Wednesday, September 19, 2007

Random Thoughts On Events Of The Day

"Those who stand for nothing fall for everything"
--Alexander Stephens

I put that quote at the top of the post for a reason. That reason? "Group think" is most definitely is flaw of human nature. Be it the current crop of professionals on Wall Street that appear to have no grounding in reality, their black box trading systems that are fundamentally flawed, politicians who seem to believe pollsters and gaming voters are more important than genuine leadership or even economists who base the foundation of much work on unreliable or outdated theses.

As if it weren't predictable, the markets gyrated higher yesterday. That trade has been a no brainer for years. Right on time at exactly 2:15pm. No time to analyze any of the Fed's statement. Pure gamesmanship. Just hit the buy button. As if any of the problems facing the economy were somehow magically fixed by lowering interest rates. Lowering interest rates while oil is up 800%, gold up 300% and industrial commodities up hundreds to thousands of percentage points off the their late 1990s lows. Anyone care to see how many times we have seen this from a historical perspective? Now, the Fed obviously has to do something in some attempt to instill confidence in the financial system but what if I told you there was nothing anyone could do and the outcome to this cycle was likely framed by events unfolding ten years ago. Framed meaning macro factors not the specific events unfolding today. Would you believe it? That all of the nail biting, analysis and mind power working out whether the Fed will be successful accomplishes nothing? The answer from most would be one of emphatic disbelief. Why? Group think? Too frightening for many to believe their future cannot be controlled? Fear of some unknown force at work? Faith in science and by implication the Fed? A belief in part of their core value system is broken? Just something to ponder.

A quick perusal of some stocks I watch shows US Steel up nearly 2,000% on an annualized basis from yesterday's action. That's sustainable now isn't it? (My absolutely favorite stock I recommended to a friend over three years ago as my top pick for him to replace his left over dead beat bubble technology stocks. US Steel was up over 1,000% this cycle. He never listened. Still got those dead beat technology stocks Mister?)

More group think? We've talked about how many on Wall Street were actually bearish in 2000. Today? Same.
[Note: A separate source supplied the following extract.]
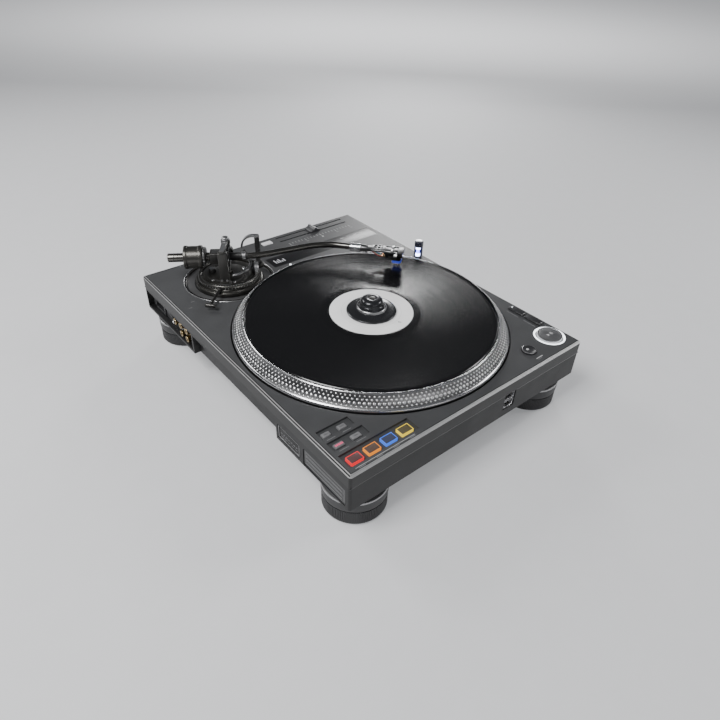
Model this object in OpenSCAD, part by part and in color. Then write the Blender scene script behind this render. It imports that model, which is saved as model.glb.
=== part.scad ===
// Direct-drive record player with an S-shaped tonearm, laid out for use with its
// short side to the front: tonearm at the back left, pitch fader at the back right.
// Millimetres. +X right, +Y back, +Z up; origin on the floor under the middle.
// Sub-parts are drawn in deck coordinates: X and Y from the deck's front left corner,
// Z from the deck's top face.

/* [Case] */
// Width of the case, left to right
case_w = 353; // [345:1:365]
// Depth of the case, front to back
case_d = 453; // [448:1:465]
// Height of the upper case
top_h = 17; // [16:0.5:20]
// Height of the lower case
lower_h = 31; // [29:0.5:34]
// Width of the bevel round the deck's edge
bevel = 2.4; // [1:0.2:3]
// Deck's height above the floor
deck_h = 88; // [86:1:90]

/* [Platter] */
// Spindle axis from the left edge
platter_x = 176.3; // [175.5:0.1:177]
// Spindle axis from the front edge
platter_y = 182.3; // [181.5:0.1:183]
// Radius of the platter at its rim
platter_r = 167.6; // [166:0.2:167.8]
// Height of the rim's outer edge above the deck
rim_z = 3; // [2:0.2:4]
// Radius of the platter's top lip
lip_r = 154.2; // [153.6:0.2:155]
// Height of the platter's top lip above the deck
lip_z = 16; // [15.6:0.1:16.4]
// Radius of the record
record_r = 151.5; // [150:0.5:152]
// Radius of the record's label
label_r = 51; // [45:1:52]
// Radius of the spindle's tip
spindle_r = 3.6; // [3.5:0.05:3.6]

/* [Tonearm] */
// Tonearm pivot from the left edge
arm_x = 91; // [90:0.5:92]
// Tonearm pivot from the front edge
arm_y = 378; // [377:0.5:380]
// Height of the tilt axis above the deck
arm_z = 33; // [32.5:0.5:35]
// Direction of the arm tube seen from above, in degrees
arm_heading = -33; // [-36:1:-31]
// Slope of the arm tube up to the headshell, in degrees
arm_slope = 0.35; // [0.2:0.05:0.5]
// Radius of the arm tube
tube_r = 4.2; // [3.8:0.1:4.4]
// Angle of the headshell to the arm tube, in degrees
offset_angle = 18; // [17:1:20]
// Radius of the counterweight
weight_r = 15.2; // [14:0.2:16]

/* [Controls] */
// Radius of the start and stop button
start_r = 15.2; // [14:0.2:16]
// Radius of the power button
power_r = 8.5; // [7.5:0.5:9]
// Width of a performance pad
pad_w = 15; // [14:0.5:16]
// Depth of a performance pad
pad_d = 10.4; // [9:0.2:11]
// Spacing of the performance pads
pad_pitch = 20.9; // [20:0.1:21.2]
// Length of the pitch fader's slots
fader_len = 124; // [110:1:124]

/* [Feet] */
// Radius of a foot
foot_r = 35.5; // [34:0.5:36]
// Distance of a foot's axis from the two nearest edges
foot_inset = 36; // [36:0.5:40]

/* [Hidden] */
$fn = 64;

eps = 0.01;
gap = 0.3;                       // clearance between pieces that move past each other
fit = 0.05;                      // running clearance of a shaft in its bearing
corner_r = 3;                    // radius of the case's upright edges
deck_t = 4;                      // thickness of the deck plate
wall_t = 5;                      // thickness of the case's walls
side_t = 12;                     // thickness of the left wall, which holds the panels
case_bottom = -top_h - lower_h;
cover_t = 3;                     // thickness of the bottom cover
set_back = 8;                    // depth of the hollow in the left wall
set_back_y = [125, 313];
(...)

How many technology executives bought their own cooking into the technology bubble? John Chambers, the CEO of Cisco surely did. His quotations at the bubble peak were, "The brightest people in the world didn't see it coming". "It" being the technology bubble crash and subsequent crash in his business. Chambers and Cisco paid dearly for being blind sided with massive inventory write downs, over hiring and a total miscalculation of future business opportunity.Today? The media quotes Chamber's bullishness as a reason to believe the global economy is in great shape. How foolish is that? More group think and conclusions from an unreliable historical data point.

And as for the ratings agencies, who was willing to stand up before we got to a crisis and give an honest assessment of this credit garbage being passed around? Not one. How many financial firms of any ilk were willing to do so? None. Why? Group think? Because they would have been ostracized? Do you know the few executives on Wall Street who were publicly bearish in 1999 and 2000 were generally relieved of their duties? Or lost billions because clients wanted in on "the game"? How does being honest help financial firms acquire more of those wonderful management fees? Well, here's one nugget you should always believe: When everyone agrees, no one is thinking. S&P, the blue chip Wall Street firm is no different than the rest of them. How unfortunate. Here's the title to three articles from the same source:

Commercial Paper Boom to Continue: Study - February of 2007
Commercial Paper to Remain Strong: S&P - May of 2007
Report: Commercial Paper Takes High Dive - August of 2007

It's quite amazing to me that almost every single investment mind is as bullish today as they were in June. A recent study of investment advisers was very bullish. What were they most bullish of? Oil stocks. Mark that.